- **Instruction**
Restate the records in their entirety, word for word.

- **Material**
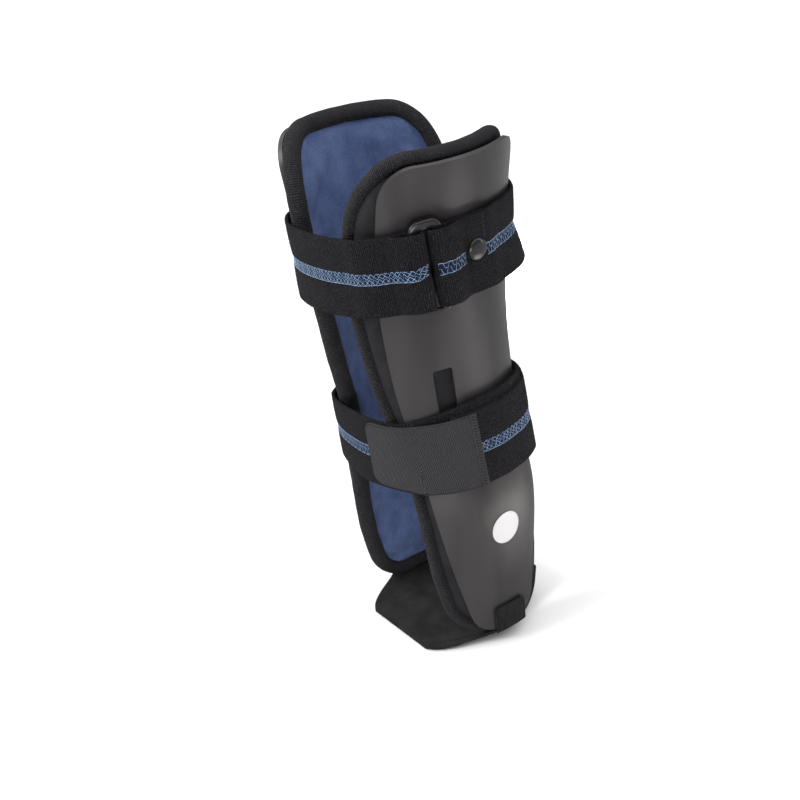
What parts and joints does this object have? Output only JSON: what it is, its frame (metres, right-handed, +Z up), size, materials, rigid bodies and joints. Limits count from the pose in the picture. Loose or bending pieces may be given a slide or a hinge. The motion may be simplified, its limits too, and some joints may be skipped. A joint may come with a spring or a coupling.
{
  "type": "ankle stabilizer brace",
  "caption": "Stirrup ankle brace with stiff side shells, padded fleece-lined liners, a heel strap under the foot and hook-and-loop straps round the leg.",
  "frame": {"origin": "on the ground, in the middle of the heel strap's flat sole part, below the middle of the leg", "axes": "+X towards the outer side of the leg, -Y towards the toes, +Z up along the leg"},
  "size_m": [0.1157, 0.1053, 0.2608],
  "materials": {
    "shell_plastic": "satin dark warm grey",
    "pad_cover": "black knit over foam",
    "blue_fleece": "short blue fleece",
    "binding_knit": "black ribbed knit",
    "loop_webbing": "black loop-pile webbing with a light blue stitched band",
    "hardware_plastic": "glossy dark grey",
    "hook_tape": "dark grey grainy weave",
    "paper": "smooth white paper"
  },
  "bodies": {
    "root": {"lateral_shell": "shell_plastic", "lateral_pad": "pad_cover", "lateral_lining": "blue_fleece", "lateral_binding": "binding_knit", "medial_shell": "shell_plastic", "medial_pad": "pad_cover", "medial_lining": "blue_fleece", "medial_binding": "binding_knit", "heel_strap": "loop_webbing", "upper_strap": "loop_webbing", "strap_ring": "hardware_plastic", "strap_rivet": "hardware_plastic", "lower_strap": "loop_webbing", "hook_tab": "hook_tape", "round_sticker": "paper"}
  },
  "joints": []
}
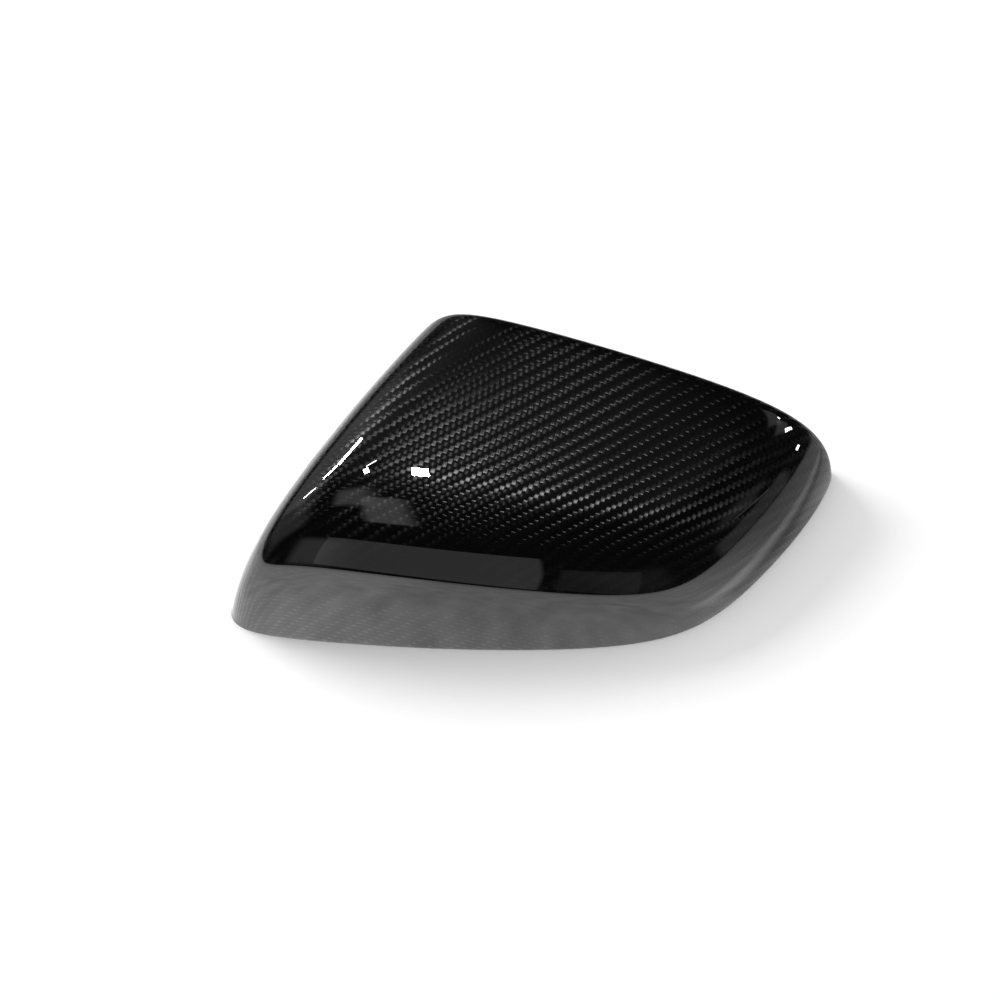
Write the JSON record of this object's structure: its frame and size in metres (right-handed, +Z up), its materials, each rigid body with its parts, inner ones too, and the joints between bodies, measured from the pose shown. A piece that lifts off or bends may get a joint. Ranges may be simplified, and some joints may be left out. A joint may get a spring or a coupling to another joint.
{
  "type": "wing mirror cover",
  "caption": "Wing mirror cover: a smooth, deeply crowned shell of glossy carbon-fibre laminate, slanted in plan, open underneath with a flat trimmed rim.",
  "frame": {"origin": "middle of the footprint, on the plane of the rim", "axes": "+X runs along the cover to its rounded right end, +Y runs from the long near wall to the straight far wall, +Z points up through the crown, out of the mirror housing that the cover fits over"},
  "size_m": [0.2446, 0.1442, 0.0642],
  "materials": {
    "carbon_laminate": "clear gloss lacquer over black twill-woven carbon fibre"
  },
  "bodies": {
    "root": {"cover_shell": "carbon_laminate"}
  },
  "joints": []
}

- **Task solution**
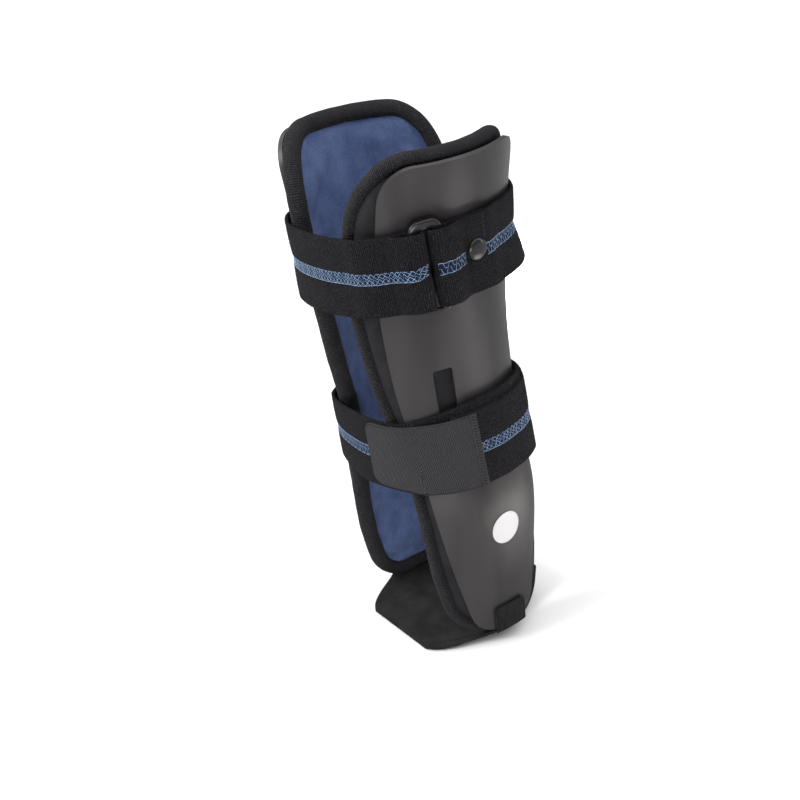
What parts and joints does this object have? Output only JSON: what it is, its frame (metres, right-handed, +Z up), size, materials, rigid bodies and joints. Limits count from the pose in the picture. Loose or bending pieces may be given a slide or a hinge. The motion may be simplified, its limits too, and some joints may be skipped. A joint may come with a spring or a coupling.
{
  "type": "ankle stabilizer brace",
  "caption": "Stirrup ankle brace with stiff side shells, padded fleece-lined liners, a heel strap under the foot and hook-and-loop straps round the leg.",
  "frame": {"origin": "on the ground, in the middle of the heel strap's flat sole part, below the middle of the leg", "axes": "+X towards the outer side of the leg, -Y towards the toes, +Z up along the leg"},
  "size_m": [0.1157, 0.1053, 0.2608],
  "materials": {
    "shell_plastic": "satin dark warm grey",
    "pad_cover": "black knit over foam",
    "blue_fleece": "short blue fleece",
    "binding_knit": "black ribbed knit",
    "loop_webbing": "black loop-pile webbing with a light blue stitched band",
    "hardware_plastic": "glossy dark grey",
    "hook_tape": "dark grey grainy weave",
    "paper": "smooth white paper"
  },
  "bodies": {
    "root": {"lateral_shell": "shell_plastic", "lateral_pad": "pad_cover", "lateral_lining": "blue_fleece", "lateral_binding": "binding_knit", "medial_shell": "shell_plastic", "medial_pad": "pad_cover", "medial_lining": "blue_fleece", "medial_binding": "binding_knit", "heel_strap": "loop_webbing", "upper_strap": "loop_webbing", "strap_ring": "hardware_plastic", "strap_rivet": "hardware_plastic", "lower_strap": "loop_webbing", "hook_tab": "hook_tape", "round_sticker": "paper"}
  },
  "joints": []
}
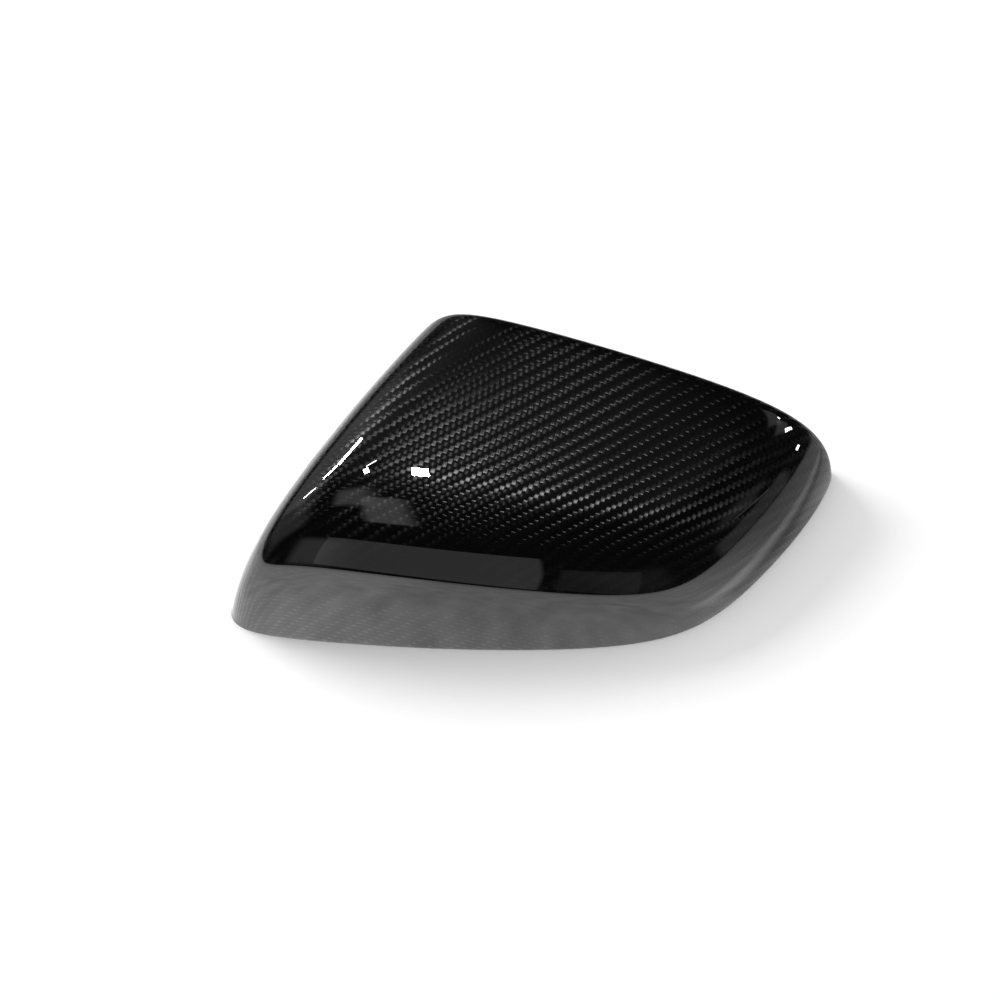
Write the JSON record of this object's structure: its frame and size in metres (right-handed, +Z up), its materials, each rigid body with its parts, inner ones too, and the joints between bodies, measured from the pose shown. A piece that lifts off or bends may get a joint. Ranges may be simplified, and some joints may be left out. A joint may get a spring or a coupling to another joint.
{
  "type": "wing mirror cover",
  "caption": "Wing mirror cover: a smooth, deeply crowned shell of glossy carbon-fibre laminate, slanted in plan, open underneath with a flat trimmed rim.",
  "frame": {"origin": "middle of the footprint, on the plane of the rim", "axes": "+X runs along the cover to its rounded right end, +Y runs from the long near wall to the straight far wall, +Z points up through the crown, out of the mirror housing that the cover fits over"},
  "size_m": [0.2446, 0.1442, 0.0642],
  "materials": {
    "carbon_laminate": "clear gloss lacquer over black twill-woven carbon fibre"
  },
  "bodies": {
    "root": {"cover_shell": "carbon_laminate"}
  },
  "joints": []
}